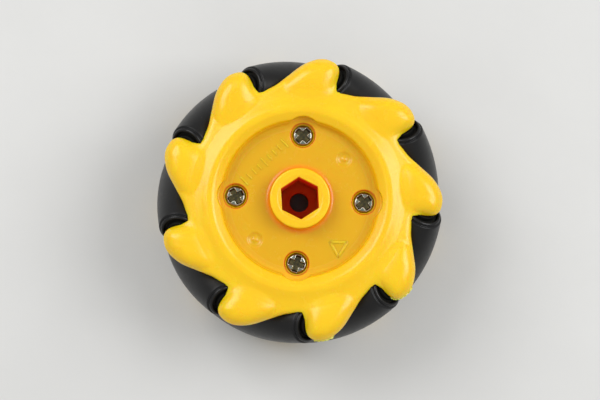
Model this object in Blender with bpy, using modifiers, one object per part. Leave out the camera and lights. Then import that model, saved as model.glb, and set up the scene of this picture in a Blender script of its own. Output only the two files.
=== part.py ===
"""Mecanum wheel, 48 mm: a two-piece moulded hub that carries nine barrel rollers at 45 degrees.

The wheel's axis is +Z and its outer face looks up. The origin is the wheel's centre,
on its axis and midway between its two faces. Lengths are in metres.
"""

import math

import bmesh
import bpy
from mathutils import Matrix, Vector

MM = 0.001

# ---- driving dimensions -------------------------------------------------------------------
ROLLERS = 9
PITCH = 2 * math.pi / ROLLERS
WHEEL_R = 24.0 * MM  # wheel radius over the rollers
AXIS_R = 19.25 * MM  # distance of a roller's axis from the wheel's axis
SLANT = math.radians(45)  # roller axis against the wheel's axis, a left-hand wheel
FIRST = math.radians(12.1)  # angle of the first roller's middle
HALF_RUBBER = 11.5 * MM  # half the length of the rubber barrel
RIM_FILLET = 0.6 * MM
END_GAP = 0.45 * MM  # running gap between a roller's end and its lobe
SIDE_GAP = 0.45 * MM  # running gap round a roller's side

CORE_R = 2.4 * MM
CORE_BORE = 1.1 * MM
CORE_COLLAR_R = 1.8 * MM
BOND = 0.05 * MM  # modelling gap between the rubber and its core
PIN_R = 1.0 * MM
PIN_HALF = 13.2 * MM
PIN_SEAT = 0.1 * MM

HALF_WIDTH = 11.3 * MM  # wheel's middle to either face
SPLIT = 0.15 * MM  # wheel's middle to either half's joint face
BOSS_R = 5.0 * MM
BOSS_TOP = 11.2 * MM
FLOOR_Z = 8.3 * MM  # dish floor
FLOOR_UNDER = 6.8 * MM
DISH_R = 13.0 * MM
DRUM_INNER_R = 12.1 * MM
HEX_FLATS = 6.1 * MM
HEX_TURN = math.radians(33.3)  # angle of one corner of the hexagon
WEB = 2.0 * MM  # web that closes the hexagon socket, in the inner half
WEB_HOLE_R = 1.6 * MM

SCREWS = 4
SCREW_PCR = 10.7 * MM
SCREW_TURN = math.radians(-2.8)
SCREW_SEAT_Z = 6.4 * MM
SCREW_HEAD_R = 1.75 * MM
SCREW_SHANK_R = 1.0 * MM
SCREW_TIP_Z = -6.0 * MM
POST_R = 2.5 * MM

# One lobe of the hub's outline, anticlockwise: (degrees from the first lobe's foot, radius in mm).
# A steep flank faces the roller's end, then a round tip, then a long slope over the next roller.
FOOT = math.radians(28.5)
LOBE = (
    (0.0, 19.00),
    (2.5, 19.25),
    (3.2, 20.80),
    (4.3, 22.50),
    (7.2, 23.50),
    (11.2, 23.76),
    (15.5, 23.42),
    (20.5, 22.40),
    (27.0, 20.60),
    (33.0, 19.52),
)

YELLOW = (0.93, 0.58, 0.03, 1)
BLACK = (0.012, 0.012, 0.013, 1)
GRAPHITE = (0.02, 0.02, 0.022, 1)
STEEL = (0.62, 0.62, 0.60, 1)
ZINC = (0.66, 0.64, 0.55, 1)


# ---- scene -------------------------------------------------------------------------------
for old in list(bpy.data.objects):
    bpy.data.objects.remove(old)

wheel = bpy.data.collections.new("mecanum_wheel")
cutters = bpy.data.collections.new("cutters")
for collection in (wheel, cutters):
    bpy.context.scene.collection.children.link(collection)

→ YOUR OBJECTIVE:
Extract every line above exactly as it stands.

→ TASK RESPONSE:
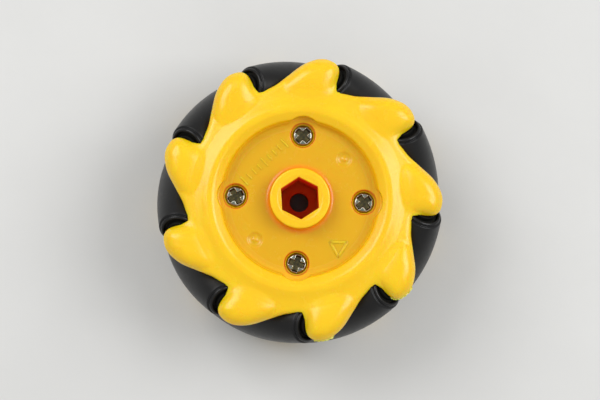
Model this object in Blender with bpy, using modifiers, one object per part. Leave out the camera and lights. Then import that model, saved as model.glb, and set up the scene of this picture in a Blender script of its own. Output only the two files.
=== part.py ===
"""Mecanum wheel, 48 mm: a two-piece moulded hub that carries nine barrel rollers at 45 degrees.

The wheel's axis is +Z and its outer face looks up. The origin is the wheel's centre,
on its axis and midway between its two faces. Lengths are in metres.
"""

import math

import bmesh
import bpy
from mathutils import Matrix, Vector

MM = 0.001

# ---- driving dimensions -------------------------------------------------------------------
ROLLERS = 9
PITCH = 2 * math.pi / ROLLERS
WHEEL_R = 24.0 * MM  # wheel radius over the rollers
AXIS_R = 19.25 * MM  # distance of a roller's axis from the wheel's axis
SLANT = math.radians(45)  # roller axis against the wheel's axis, a left-hand wheel
FIRST = math.radians(12.1)  # angle of the first roller's middle
HALF_RUBBER = 11.5 * MM  # half the length of the rubber barrel
RIM_FILLET = 0.6 * MM
END_GAP = 0.45 * MM  # running gap between a roller's end and its lobe
SIDE_GAP = 0.45 * MM  # running gap round a roller's side

CORE_R = 2.4 * MM
CORE_BORE = 1.1 * MM
CORE_COLLAR_R = 1.8 * MM
BOND = 0.05 * MM  # modelling gap between the rubber and its core
PIN_R = 1.0 * MM
PIN_HALF = 13.2 * MM
PIN_SEAT = 0.1 * MM

HALF_WIDTH = 11.3 * MM  # wheel's middle to either face
SPLIT = 0.15 * MM  # wheel's middle to either half's joint face
BOSS_R = 5.0 * MM
BOSS_TOP = 11.2 * MM
FLOOR_Z = 8.3 * MM  # dish floor
FLOOR_UNDER = 6.8 * MM
DISH_R = 13.0 * MM
DRUM_INNER_R = 12.1 * MM
HEX_FLATS = 6.1 * MM
HEX_TURN = math.radians(33.3)  # angle of one corner of the hexagon
WEB = 2.0 * MM  # web that closes the hexagon socket, in the inner half
WEB_HOLE_R = 1.6 * MM

SCREWS = 4
SCREW_PCR = 10.7 * MM
SCREW_TURN = math.radians(-2.8)
SCREW_SEAT_Z = 6.4 * MM
SCREW_HEAD_R = 1.75 * MM
SCREW_SHANK_R = 1.0 * MM
SCREW_TIP_Z = -6.0 * MM
POST_R = 2.5 * MM

# One lobe of the hub's outline, anticlockwise: (degrees from the first lobe's foot, radius in mm).
# A steep flank faces the roller's end, then a round tip, then a long slope over the next roller.
FOOT = math.radians(28.5)
LOBE = (
    (0.0, 19.00),
    (2.5, 19.25),
    (3.2, 20.80),
    (4.3, 22.50),
    (7.2, 23.50),
    (11.2, 23.76),
    (15.5, 23.42),
    (20.5, 22.40),
    (27.0, 20.60),
    (33.0, 19.52),
)

YELLOW = (0.93, 0.58, 0.03, 1)
BLACK = (0.012, 0.012, 0.013, 1)
GRAPHITE = (0.02, 0.02, 0.022, 1)
STEEL = (0.62, 0.62, 0.60, 1)
ZINC = (0.66, 0.64, 0.55, 1)


# ---- scene -------------------------------------------------------------------------------
for old in list(bpy.data.objects):
    bpy.data.objects.remove(old)

wheel = bpy.data.collections.new("mecanum_wheel")
cutters = bpy.data.collections.new("cutters")
for collection in (wheel, cutters):
    bpy.context.scene.collection.children.link(collection)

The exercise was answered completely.